The Company recognizes rent expense on a straight-line basis, giving consideration to the rent holidays and escalations, the lease signing and moving allowance to be paid to the Company, and the rent abatement.

As of December 31, 2014, the Company’s future minimum payments under the operating leases were as follows:

2015
 
$
553,905
 
2016
  
569,138
 
2017
  
584,789
 
2018
  
600,871
 
2019
  
617,395
 
Thereafter
  
1,176,330
 
Total
 
$
4,102,428
 

Rent expense for the years ended December 31, 2014 and 2013 was approximately $373,000 and $336,000, respectively.

Purchase Commitments

On June 6, 1997, the Company entered into an amended and restated exclusive supply agreement with Cree, Inc. (“Cree”). The exclusive supply agreement had an initial term of ten years that was extended in January 2005 to July 2015. In connection with the amended and restated exclusive supply agreement, the Company committed to purchase from Cree a minimum of 50%, by dollar volume, of its raw material SiC crystal requirements. If the Company’s orders required Cree to expand beyond specified production levels, the Company committed to purchase certain minimum quantities. Effective February 8, 2013, the Company entered into an amendment to a prior letter agreement with Cree, which provided a framework for the Company’s purchases of SiC crystals under the amended and restated exclusive supply agreement. Pursuant to this amendment, the Company agreed to purchase at least $4.00 million of SiC crystals in an initial new order. After the initial new order, the Company agreed to issue non-cancellable, quarterly orders that must equal or exceed a set minimum order quantity. The total purchase commitment under the amendment (as subsequently amended) until July 2015, including the initial new order, was dependent upon the grade of the material and ranged between approximately $7.64 million and approximately $18.56 million.

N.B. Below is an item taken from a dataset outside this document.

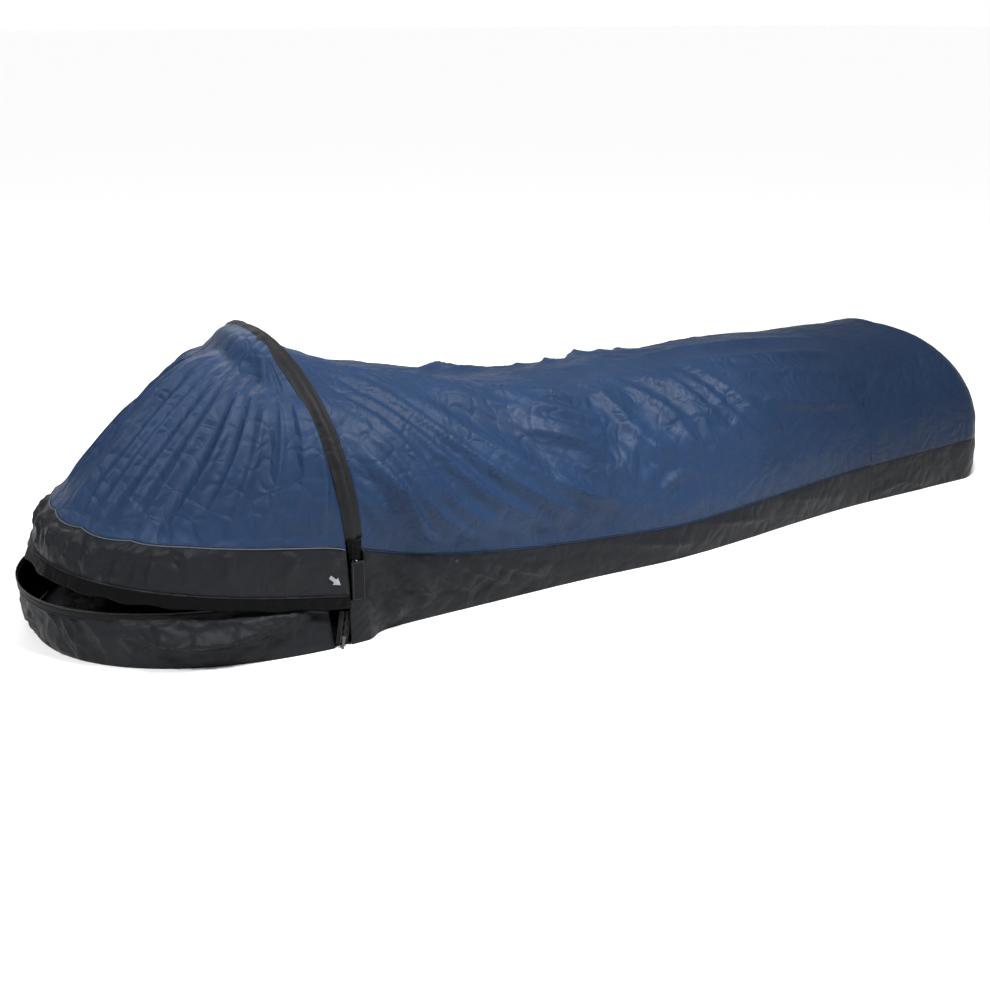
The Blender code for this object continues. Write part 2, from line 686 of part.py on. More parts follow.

On December 12, 2014, the Company entered into a new exclusive supply agreement with Cree (the “New Supply Agreement”), which superseded and replaced (with respect to materials ordered subsequent to the effective date of the New Supply Agreement) the exclusive supply agreement that was set to expire in 2015.  Under the New Supply Agreement, subject to certain terms and conditions, the Company agreed to exclusively purchase from Cree, and Cree agreed to exclusively supply, 100% of the Company’s required SiC materials in quarterly installments that must equal or exceed a set minimum order quantity. The initial term of the New Supply Agreement will expire on June 24, 2018, unless extended by the parties. The Company also has one option to unilaterally extend the term of the agreement for an additional two-year period, subject to certain conditions.  The Company’s total purchase commitment under the New Supply Agreement until June 2018 is dependent upon the size of the SiC material and ranges between approximately $29.6 million and approximately $31.5 million.

During the year ended December 31, 2014 and 2013, the Company purchased approximately $5.84 million and $12.56 million, respectively, of SiC crystals from Cree.